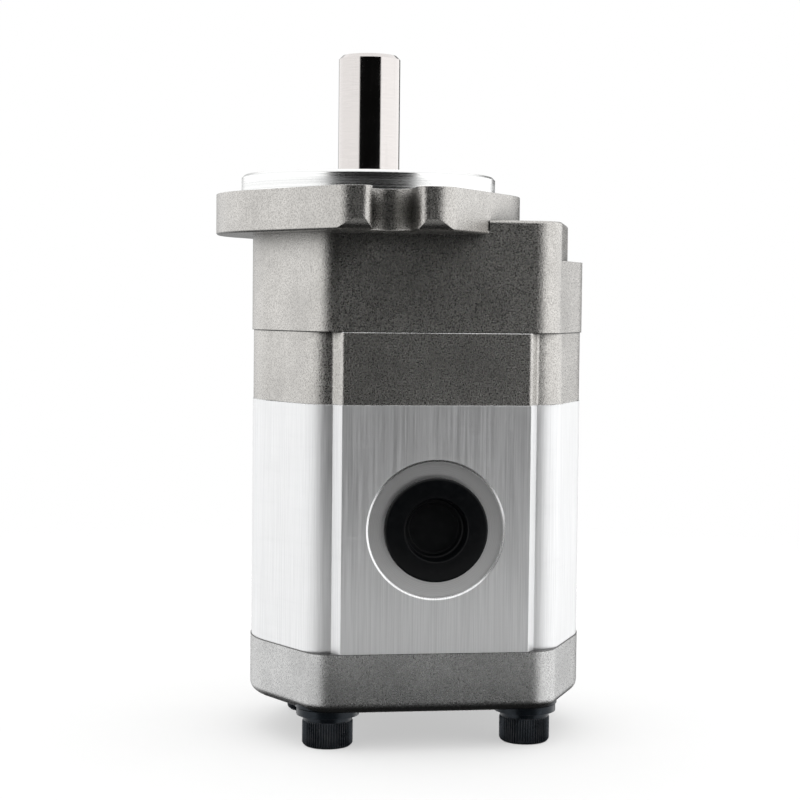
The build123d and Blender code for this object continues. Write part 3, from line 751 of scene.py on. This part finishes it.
def make_bolts():
    """Four socket head screws, heads down, in one piece."""
    low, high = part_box("through_bolts")
    screw = turned_mesh("screw", screw_head() + screw_shank((high[2] - low[2]) / MM))
    inset = HEAD_RADIUS * MM
    places = [
        Matrix.Translation((x, y, low[2]))
        for x in (low[0] + inset, high[0] - inset)
        for y in (low[1] + inset, high[1] - inset)
    ]
    mesh = joined("knurled_screws", screw, places)
    add_piece("knurled_screws", mesh, black_oxide(), "through_bolts", "casing")


# ---------------------------------------------------------------- port plugs

PLUG_SEGMENTS = 144
PLUG_FLANGE = 2.2
PLUG_FLOOR = 1.2
RIBS = 3
RIB_SPACING = 1.2
RIB_TAPER = 0.8
RIB_HEIGHT = 0.5


def plug_outline(depth, flange_radius, hub_radius, hollow_radius):
    """From the stepped hollow out over the rolled rim of the flange and back along the ribbed hub."""
    flange_back = depth - PLUG_FLANGE
    outline = [
        (hollow_radius - 2.2, PLUG_FLOOR),
        (hollow_radius - 1.9, PLUG_FLOOR + 0.5),
        (hollow_radius - 0.9, PLUG_FLOOR + 0.5),
        (hollow_radius - 0.45, PLUG_FLOOR + 0.9),
        (hollow_radius - 0.1, depth - 0.5),
        (hollow_radius + 0.02, depth - 0.2),
        (hollow_radius + 0.3, depth),
        (flange_radius - 0.8, depth),
        (flange_radius - 0.4, depth - 0.08),
        (flange_radius - 0.1, depth - 0.3),
        (flange_radius, depth - 0.7),
        (flange_radius, flange_back + 0.2),
        (flange_radius - 0.2, flange_back),
        (hub_radius - 0.3, flange_back),
        (hub_radius - RIB_HEIGHT, flange_back - 0.4),
    ]
    for rib in range(RIBS):
        height = flange_back - 1.0 - RIB_SPACING * rib
        outline.append((hub_radius, height))
        outline.append((hub_radius - RIB_HEIGHT, height - RIB_TAPER))
    outline.append((hub_radius - 0.9, 0.0))
    return [(even(radius), height) for radius, height in outline]


def make_plug(side, node, body, port, hub_margin, wall):
    """Push-in plug of the -Y side (-1) or the +Y side (1).  Its hub fills the relief outside the thread."""
    low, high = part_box(node)
    inner, outer = sorted((abs(low[1]), abs(high[1])))
    flange_radius = (high[0] - low[0]) / 2 / MM
    hub_radius = mounts[port]["dims"]["r_mm"] + hub_margin
    outline = plug_outline((outer - inner) / MM, flange_radius, hub_radius, flange_radius - wall)
    name = node + "_moulded"
    turn = Matrix.Rotation(math.radians(-90 * side), 4, "X")
    middle = (low + high) / 2
    place = Matrix.Translation((middle[0], side * inner, middle[2])) @ turn
    mesh = joined(name, turned_mesh(name, with_segments(outline, PLUG_SEGMENTS)), [place])
    add_piece(name, mesh, moulded("plug_plastic", (0.001, 0.0014, 0.002), 0.30), node, body)


# ---------------------------------------------------------------- making

make_camera()
make_world()
make_floor()
dress_nodes()
make_bolts()
make_plug(-1, "inlet_port_plug", "inlet_plug", "inlet_port", 1.25, 6.4)
make_plug(1, "outlet_port_plug", "outlet_plug", "outlet_port", 1.1, 5.8)
bpy.context.scene.view_settings.view_transform = "Standard"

**TASK:** Copy the lines from the start of the data verbatim, stopping after the line containing "return [(even(radius), height)".

**TASK SOLUTION:**
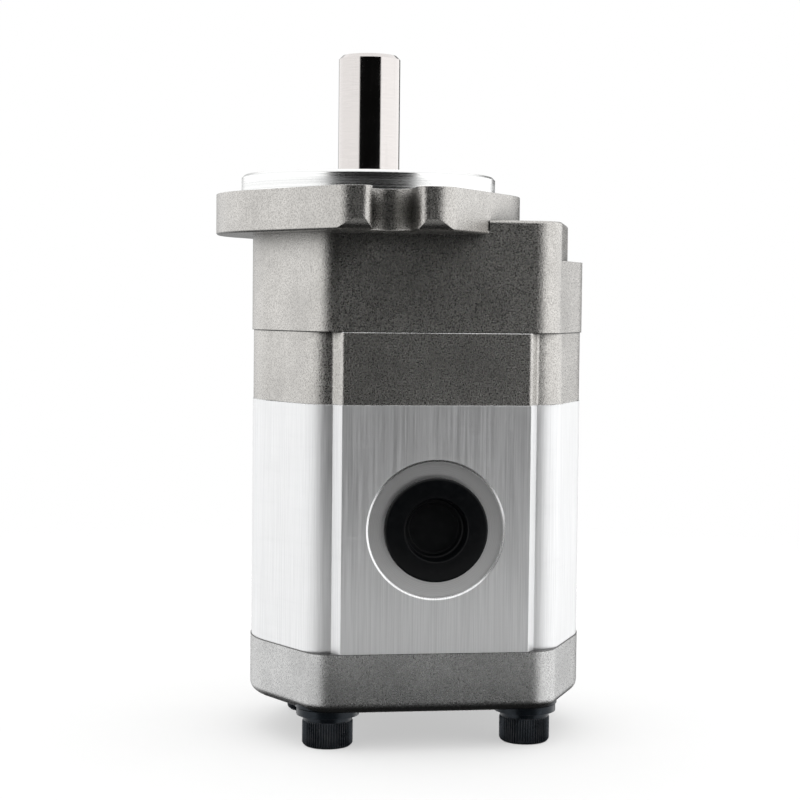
The build123d and Blender code for this object continues. Write part 3, from line 751 of scene.py on. This part finishes it.
def make_bolts():
    """Four socket head screws, heads down, in one piece."""
    low, high = part_box("through_bolts")
    screw = turned_mesh("screw", screw_head() + screw_shank((high[2] - low[2]) / MM))
    inset = HEAD_RADIUS * MM
    places = [
        Matrix.Translation((x, y, low[2]))
        for x in (low[0] + inset, high[0] - inset)
        for y in (low[1] + inset, high[1] - inset)
    ]
    mesh = joined("knurled_screws", screw, places)
    add_piece("knurled_screws", mesh, black_oxide(), "through_bolts", "casing")


# ---------------------------------------------------------------- port plugs

PLUG_SEGMENTS = 144
PLUG_FLANGE = 2.2
PLUG_FLOOR = 1.2
RIBS = 3
RIB_SPACING = 1.2
RIB_TAPER = 0.8
RIB_HEIGHT = 0.5


def plug_outline(depth, flange_radius, hub_radius, hollow_radius):
    """From the stepped hollow out over the rolled rim of the flange and back along the ribbed hub."""
    flange_back = depth - PLUG_FLANGE
    outline = [
        (hollow_radius - 2.2, PLUG_FLOOR),
        (hollow_radius - 1.9, PLUG_FLOOR + 0.5),
        (hollow_radius - 0.9, PLUG_FLOOR + 0.5),
        (hollow_radius - 0.45, PLUG_FLOOR + 0.9),
        (hollow_radius - 0.1, depth - 0.5),
        (hollow_radius + 0.02, depth - 0.2),
        (hollow_radius + 0.3, depth),
        (flange_radius - 0.8, depth),
        (flange_radius - 0.4, depth - 0.08),
        (flange_radius - 0.1, depth - 0.3),
        (flange_radius, depth - 0.7),
        (flange_radius, flange_back + 0.2),
        (flange_radius - 0.2, flange_back),
        (hub_radius - 0.3, flange_back),
        (hub_radius - RIB_HEIGHT, flange_back - 0.4),
    ]
    for rib in range(RIBS):
        height = flange_back - 1.0 - RIB_SPACING * rib
        outline.append((hub_radius, height))
        outline.append((hub_radius - RIB_HEIGHT, height - RIB_TAPER))
    outline.append((hub_radius - 0.9, 0.0))
    return [(even(radius), height) for radius, height in outline]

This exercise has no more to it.